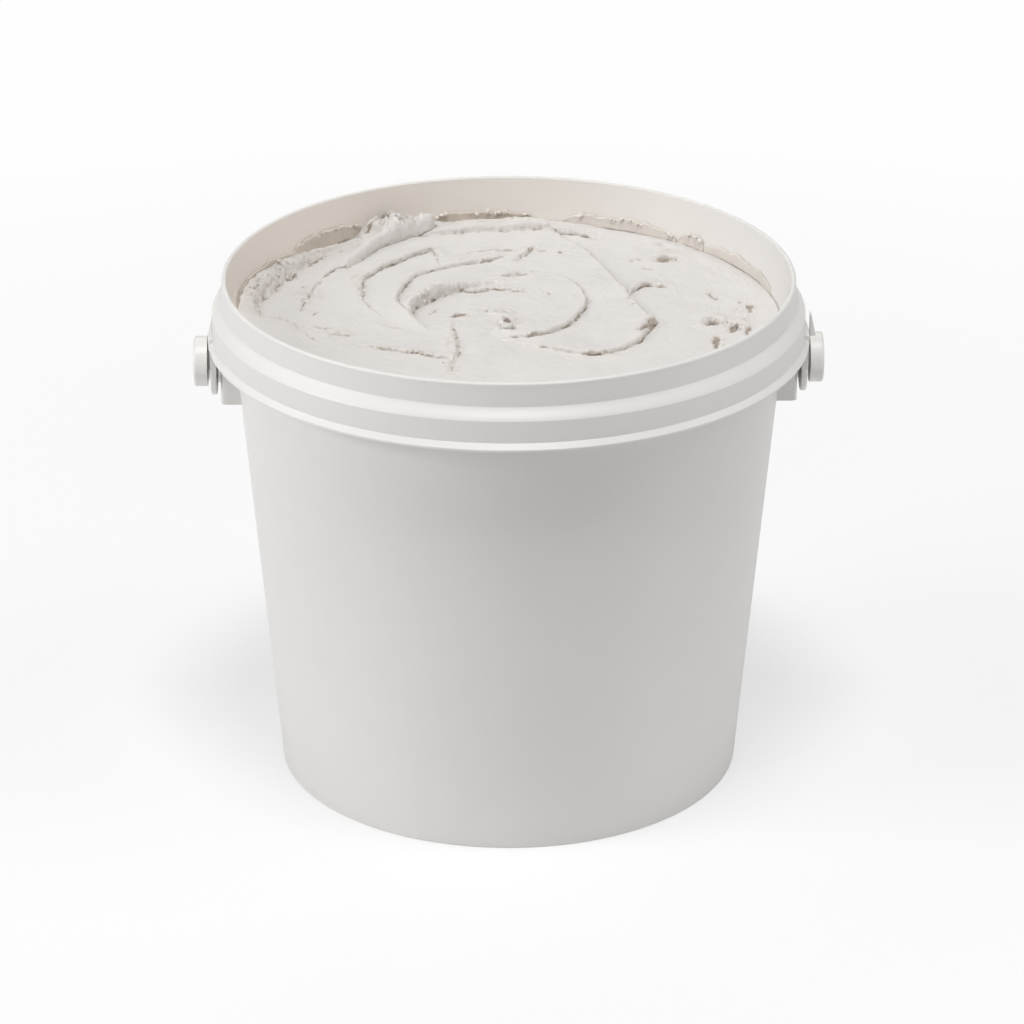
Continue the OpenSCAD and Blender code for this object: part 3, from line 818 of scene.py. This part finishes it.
# %% Write the shape back to the mesh
leaned = (seen + shift) @ turn.T
for v, (x, y), up, is_torn in zip(top_points, leaned, lift, torn):
    z = SURFACE_Z + up
    limit = cavity_radius(z) - WALL_GAP
    squeeze = min(1, limit / max(math.hypot(x, y), RING_STEP))
    v.co = (x * squeeze * MM, y * squeeze * MM, z * MM)
    v[torn_layer] = float(np.clip(is_torn, 0, 1))

# %% Break up the torn cliffs
CRUMB_SIZE = 2.0
CRUMB_DEPTH = 1.3
CLIFF_EDGE = 0.74
CUT_FROM = 0.12
BREAK_FROM = 0.05

long_edges = [
    e
    for e in filler_mesh.edges
    if e.calc_length() > CLIFF_EDGE * MM and all(v[torn_layer] > CUT_FROM for v in e.verts)
]
bmesh.ops.subdivide_edges(filler_mesh, edges=long_edges, cuts=1, use_grid_fill=True)
for v in filler_mesh.verts:
    if v[torn_layer] > BREAK_FROM:
        depth = CRUMB_DEPTH * MM * v[torn_layer]
        step = noise.turbulence_vector(v.co / (CRUMB_SIZE * MM), 3, False) * depth
        v.co += Vector((step.x, step.y, 0.6 * step.z))
        limit = (cavity_radius(v.co.z / MM) - WALL_GAP) * MM
        v.co.xy *= min(1, limit / max(v.co.xy.length, MM))
print("stirred filler:", len(filler_mesh.faces), "faces", len(long_edges), "long edges cut")
bmesh.ops.recalc_face_normals(filler_mesh, faces=filler_mesh.faces)


def finish_piece(mesh, name, material):
    """Turns a bmesh into a smooth-shaded piece that rides on the tub."""
    data = bpy.data.meshes.new(name)
    mesh.to_mesh(data)
    mesh.free()
    data.polygons.foreach_set("use_smooth", [True] * len(data.polygons))
    data.materials.append(material)
    piece = bpy.data.objects.new(name, data)
    bpy.context.scene.collection.objects.link(piece)
    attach(piece, "tub")
    print(name, len(data.polygons), "faces")
    return piece


stirred_filler = finish_piece(filler_mesh, "stirred_filler", paste)
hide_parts("filler")

# %% [markdown]
# ## Dried film on the wall
# When filler is scooped out, a thin skin of it stays on the wall and dries. It is flat
# against the wall, tan on the patches from the back round to the left and nearly white on
# those at the back right, and its upper edge has curled into ragged beads. Each patch is a
# small grid, given a back by extruding it, and then bent round the wall. A few beads are set
# along its upper edge.

# %% Lay the dried film round the wall
FILM_GAP = 0.12
FILM_BELOW = 1.2
COLUMNS_PER_DEGREE = 3
BEAD_SIZES = (0.35, 0.85)
rng = np.random.default_rng(7)
film_patches = [
    # first angle, last angle, height, thickness, beads, and 1 where the film is pale
    (12, 42, 4.0, 0.14, 0, 1), (41, 48.5, 5.4, 0.6, 5, 1), (49, 77, 4.4, 0.5, 16, 1),
    (83, 108, 4.0, 0.35, 18, 0), (121, 144, 6.6, 0.3, 6, 0), (143, 177, 5.2, 0.14, 0, 0),
]


def wall_place(angle, z, inward):
    """A point inside the tub, a little way in from the wall."""
    r = cavity_radius(z) - FILM_GAP - inward
    return Vector((r * math.cos(math.radians(angle)), r * math.sin(math.radians(angle)), z)) * MM


def film_top(angle, first, last, height):
    """Ragged upper edge of a patch, lower towards its ends."""
    share = (angle - first) / (last - first)
    wobble = noise.fractal((angle / 2.4, first, 1.7), 0.9, 2.2, 4)
    return SURFACE_Z + 0.2 + height * (0.8 + 0.28 * wobble) * min(1, 6 * share * (1 - share)) ** 0.5


def paint(verts, torn, is_pale):
    """Sets the mask of the colour and the material on some points of the film."""
    for v in verts:
        v[film_torn] = torn
        for face in v.link_faces:
            face.material_index = is_pale


def lay_patch(first, last, height, thickness, is_pale):
    """Bends a grid with a back round the wall, ragged on top and uneven in front."""
    columns = round((last - first) * COLUMNS_PER_DEGREE)
    made = bmesh.ops.create_grid(film_mesh, x_segments=columns, y_segments=6, size=0.5)
    front = list({f for v in made["verts"] for f in v.link_faces})
    back = bmesh.ops.extrude_face_region(film_mesh, geom=front, use_keep_orig=True)
    back_verts = [g for g in back["geom"] if isinstance(g, bmesh.types.BMVert)]
    foot = SURFACE_Z - FILM_BELOW
    for verts, is_front in ((made["verts"], True), (back_verts, False)):
        for v in verts:
            across, up = v.co.x + 0.5, v.co.y + 0.5
            angle = first + (last - first) * across
            z = foot + (film_top(angle, first, last, height) - foot) * up
            skin = noise.fractal((angle * 1.6, z * 0.9, first), 0.9, 2.1, 3)
            curl = 0.4 * max(0, up - 0.75) / 0.25
            v.co = wall_place(angle, z, thickness * (0.45 + 0.25 * skin + curl) if is_front else 0)
            paint([v], max(0, (up - 0.8) / 0.2), is_pale)


def set_bead(first, last, height, thickness, is_pale):
    """Sets one dented bead somewhere along the upper edge of a patch."""
    angle = rng.uniform(first + 1, last - 1)
    size = rng.uniform(*BEAD_SIZES)
    z = film_top(angle, first, last, height) - 0.1 - rng.uniform(0, 0.5)
    place = Matrix.Translation(wall_place(angle, z, 0.9 * thickness + size * 0.2))
    stretch = Matrix.Diagonal((*(size * MM * rng.uniform(0.7, 1.5, 3)), 1))
    bead = bmesh.ops.create_icosphere(film_mesh, subdivisions=2, radius=1, matrix=place @ stretch)
    for v in bead["verts"]:
        v.co += v.normal * 0.25 * size * MM * noise.noise(v.co / (0.6 * MM))
    paint(bead["verts"], 1.0, is_pale)


film_mesh = bmesh.new()
film_torn = film_mesh.verts.layers.float.new(TORN)
for first, last, height, thickness, beads, is_pale in film_patches:
    lay_patch(first, last, height, thickness, is_pale)
    for _ in range(beads):
        set_bead(first, last, height, thickness, is_pale)
bmesh.ops.recalc_face_normals(film_mesh, faces=film_mesh.faces)
film_piece = finish_piece(film_mesh, "dried_wall_film", dried_film)
film_piece.data.materials.append(pale_film)
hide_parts("wall_film")

# %% [markdown]
# ## Crumbs
# Where the paste tore, loose crumbs lie on it. Each starts as a small round shape, is
# squashed and dented at random with a fixed seed, and is pressed a little into the surface.

# %% Scatter the crumbs
crumb_places = [
    # x, y, spread, how many, largest radius
    (64, 62, 4, 8, 0.7), (-93, 40, 7, 16, 0.9), (-99, 20, 6, 14, 0.9), (-54, 88, 8, 8, 1.0),
    (0, -6, 5, 8, 0.6), (87, -11, 7, 9, 0.7), (-28, 22, 6, 7, 0.5), (-69, -17, 6, 4, 0.5),
    (-22, -50, 6, 5, 0.5), (56, -12, 4, 6, 0.5), (2, 45, 5, 5, 0.5), (0, 101, 14, 8, 0.6),
]
CRUMB_TORN = 0.4
crumb_mesh = bmesh.new()
crumb_torn = crumb_mesh.verts.layers.float.new(TORN)
for x, y, scatter, how_many, largest in crumb_places:
    for _ in range(how_many):
        spot = np.array([x, y]) + rng.normal(0, scatter / 2, 2)
        if np.linalg.norm(spot) > top_radius - 2:
            continue
        nearest = ((seen + shift - spot) ** 2).sum(1).argmin()
        size = largest * rng.uniform(0.35, 1.0)
        centre = Vector((*((spot @ turn.T) * MM), (SURFACE_Z + lift[nearest] + 0.25 * size) * MM))
        stretch = Matrix.Diagonal((*(size * MM * rng.uniform(0.6, 1.3, 3)), 1))
        spin = Matrix.Rotation(rng.uniform(0, 2 * math.pi), 4, "Z")
        crumb = bmesh.ops.create_icosphere(
            crumb_mesh, subdivisions=2, radius=1, matrix=Matrix.Translation(centre) @ spin @ stretch
        )
        for v in crumb["verts"]:
            v.co += v.normal * 0.4 * size * MM * noise.noise(v.co / (0.8 * MM))
            v[crumb_torn] = CRUMB_TORN
finish_piece(crumb_mesh, "filler_crumbs", paste)

# %% [markdown]
# ## Floor and light
# The object stands on a plain pale floor, which keeps the soft shadow close to the tub. For
# camera and mirror rays the floor turns into plain white light further out, so that the
# background is white while the light on the tub stays at an ordinary level. Six soft lamps
# light it. The strongest is steeply above and shows the ridges, and the next one stands to
# the left, as the shading on the tub shows.


# %% Build the floor and the world
FLOOR_COLOUR = (0.9, 0.9, 0.9, 1)
WHITE = (1, 1, 1, 1)
WHITE_STRENGTH = 0.995
WORLD_LEVEL = 0.05
NEAR_TUB, FAR_OFF = 0.22, 0.75
NEAR_SHARE, FAR_SHARE = 0.6, 0.99


def pale_floor():
    """Matt floor that turns into white light away from the tub, for the camera and mirrors only."""
    material = bpy.data.materials.new("pale_floor")
    material.use_nodes = True
    tree = material.node_tree
    tree.nodes.clear()
    path = add_node(tree, "ShaderNodeLightPath").outputs
    matt = add_node(tree, "ShaderNodeBsdfDiffuse", {"Color": FLOOR_COLOUR})
    white = add_node(tree, "ShaderNodeEmission", {"Color": WHITE, "Strength": WHITE_STRENGTH})
    seen_directly = number_math(tree, "MAXIMUM", path["Is Camera Ray"], path["Is Glossy Ray"])
    place = add_node(tree, "ShaderNodeTexCoord").outputs["Object"]
    fade = remap(tree, point_math(tree, "LENGTH", place), NEAR_TUB, FAR_OFF, NEAR_SHARE, FAR_SHARE)
    share = number_math(tree, "MULTIPLY", seen_directly, fade)
    mixed = add_node(tree, "ShaderNodeMixShader", {0: share, 1: matt.outputs[0], 2: white.outputs[0]})
    add_node(tree, "ShaderNodeOutputMaterial", {"Surface": mixed.outputs[0]})
    return material


floor_mesh = bmesh.new()
bmesh.ops.create_grid(floor_mesh, x_segments=2, y_segments=2, size=6)
floor_data = bpy.data.meshes.new("floor")
floor_mesh.to_mesh(floor_data)
floor_mesh.free()
floor_data.materials.append(pale_floor())
floor = bpy.data.objects.new("floor", floor_data)
bpy.context.scene.collection.objects.link(floor)

world = bpy.data.worlds.new("studio")
bpy.context.scene.world = world
world.use_nodes = True
sky = world.node_tree
sky.nodes.clear()
path = add_node(sky, "ShaderNodeLightPath").outputs
plain = add_node(sky, "ShaderNodeBackground", {"Color": WHITE, "Strength": WORLD_LEVEL}).outputs[0]
white = add_node(sky, "ShaderNodeBackground", {"Color": WHITE, "Strength": 1.0}).outputs[0]
either = add_node(sky, "ShaderNodeMixShader", {0: path["Is Camera Ray"], 1: plain, 2: white})
add_node(sky, "ShaderNodeOutputWorld", {"Surface": either.outputs[0]})


# %% Hang the soft lamps
LAMP_AIM = Vector((0, 0, 0.1))
lamps = [
    # name, place, size, power
    ("left_lamp", (-2.0, -0.6, 1.0), 0.9, 20),
    ("steep_lamp", (0.0, -0.6, 2.2), 0.6, 27),
    ("right_lamp", (1.7, -0.2, 0.8), 1.2, 6),
    ("high_right_lamp", (1.2, -0.3, 1.8), 1.0, 6),
    ("high_left_lamp", (-1.5, 0.2, 1.5), 1.2, 5),
    ("back_lamp", (0.0, 1.6, 1.5), 1.2, 4.5),
]
for name, place, size, power in lamps:
    data = bpy.data.lights.new(name, "AREA")
    data.shape = "SQUARE"
    data.size = size
    data.energy = power
    lamp = bpy.data.objects.new(name, data)
    lamp.location = place
    lamp.rotation_mode = "QUATERNION"
    lamp.rotation_quaternion = (LAMP_AIM - Vector(place)).to_track_quat("-Z", "Y")
    bpy.context.scene.collection.objects.link(lamp)
print(len(lamps), "lamps")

> Set task
In the listing above, please print only the lines from the first one to the line where "BREAK_FROM = 0.05" appears, exactly as written, both of those lines included.

> Result of this exercise
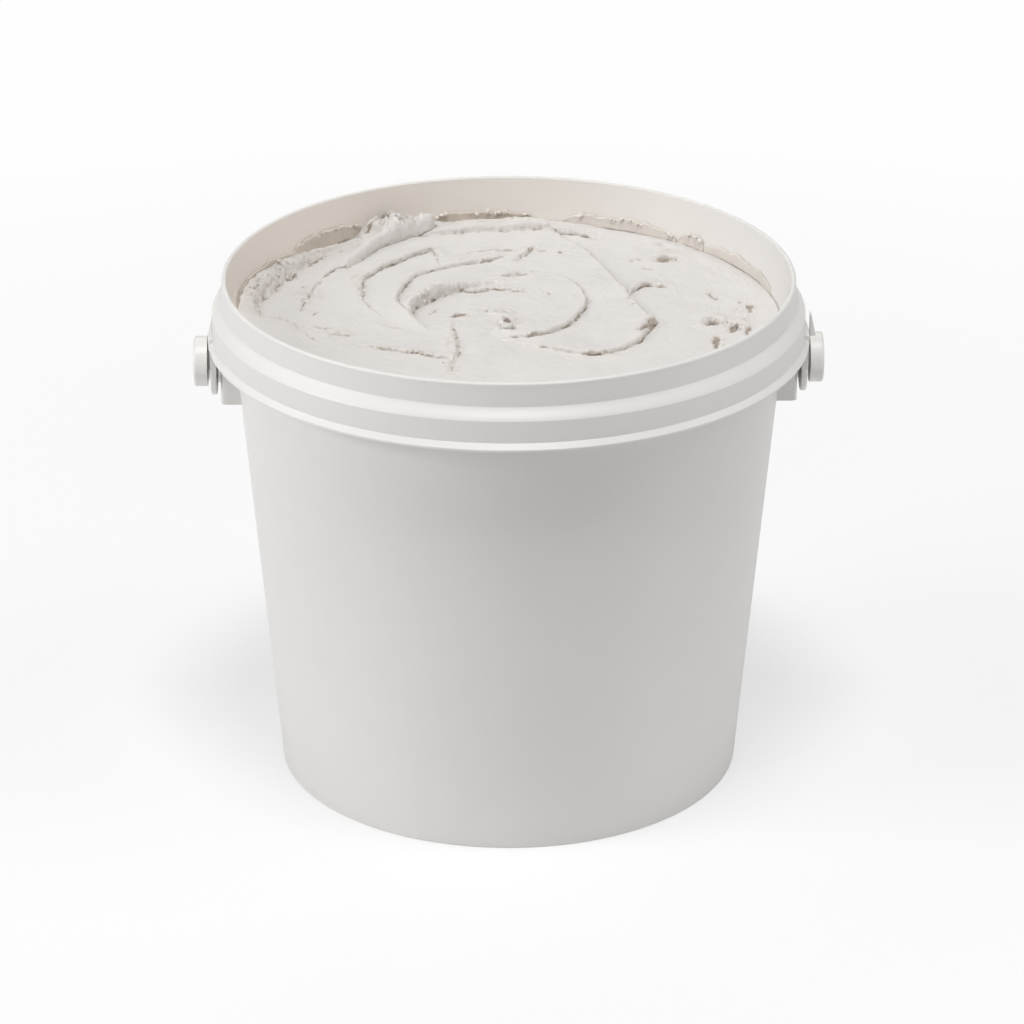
Continue the OpenSCAD and Blender code for this object: part 3, from line 818 of scene.py. This part finishes it.
# %% Write the shape back to the mesh
leaned = (seen + shift) @ turn.T
for v, (x, y), up, is_torn in zip(top_points, leaned, lift, torn):
    z = SURFACE_Z + up
    limit = cavity_radius(z) - WALL_GAP
    squeeze = min(1, limit / max(math.hypot(x, y), RING_STEP))
    v.co = (x * squeeze * MM, y * squeeze * MM, z * MM)
    v[torn_layer] = float(np.clip(is_torn, 0, 1))

# %% Break up the torn cliffs
CRUMB_SIZE = 2.0
CRUMB_DEPTH = 1.3
CLIFF_EDGE = 0.74
CUT_FROM = 0.12
BREAK_FROM = 0.05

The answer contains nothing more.